Example 1: When a Washington, D.C.-based lobbying group named Playoff Pac discovered that members of the NCAA's bowl licensing committee were accepting gifts from the same Fiesta Bowl officials whom they regulated, the NCAA's red-faced president, Mark Emmert, convened a task force to look into oversight in May 2011. Eventually, Emmert abolished the old sub-committee stacked with insiders and handed the all-important licensing job to the NCAA's in-house professionals.

More broadly, Emmert promised to conduct random audits with an outside auditor. According to a spokesman, the first of the audits will be started "later this year," giving the NCAA leverage it didn't have before.

Example 2: For two years, Arizona Republic reporter Craig Harris methodically peeled back the opaque layers of the Fiesta Bowl to reveal, among other things, the excessive partying habits of its then-CEO, John Junker. Embarrassed by the attention -- and a series of criminal probes that resulted -- the bowl's board axed Junker and conducted a top-to-bottom overhaul in 2011.

As a result, the new leadership gave $400,000 to 23 area charities in the most recent grant-giving cycle, bringing its total over the last 17 months to a very healthy $2.2 million.

Other innovations being tested around the country, and not just in sports, include capping the salaries of charitable executives at $200,000, and using volunteers instead of highly paid patronage extras, as the new Heart of Dallas Bowl is doing.

My question is where are the college presidents when it comes to demanding many of the same things?

Personally, I'd like to see the whole not-for-profit charade eviscerated. The Sun Bowl may be doing good work by bringing tourism into El Paso in December. But it's far from clear that the Orange Bowl does a damn thing for Miami.

While its IRS tax forms claim that it injected $100 million into South Florida's economy in the 2010-11 fiscal year, the host of tonight's title game is fuzzy about how much of that came via "direct spending" that would not otherwise have occurred and "media added value," whatever that means.

It also reported paying CEO Eric Poms more than it distributed to community groups around Miami in fiscal 2010. Forty-three individual charities got $424,325. (Most, like the West Boynton Football League, received between $5,000 and $10,000.) Poms got $492,535.

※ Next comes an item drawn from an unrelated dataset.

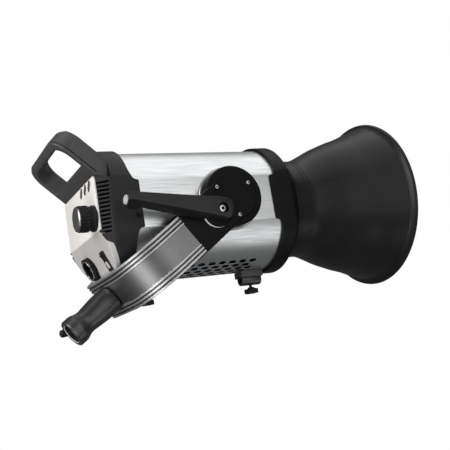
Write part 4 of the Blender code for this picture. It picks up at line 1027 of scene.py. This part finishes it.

(The bowl's gross income from interest and investments, it bears mentioning, was $771,292 in the period.)

Former Fiesta exec Junker, who pleaded guilty to soliciting illegal campaign contributions in February 2012, hasn't been sentenced yet. And that suggests he's been cooperating with federal prosecutors in an ongoing look at the whole bowl structure. Playoff Pac has also filed a complaint with the IRS, questioning all the bowls' tax exemptions.

In the meantime, here's a memo to college presidents: How about using today as a teaching moment to show that these bowls have become like farm cooperatives or military contractors, relying on corporate welfare that we can no longer afford?

At a time when tuition costs are skyrocketing and the average college senior is graduating with $27,000 in student debt, it's time to stop going along with the fiction that losing money on a bowl game is a really a good thing for our universities.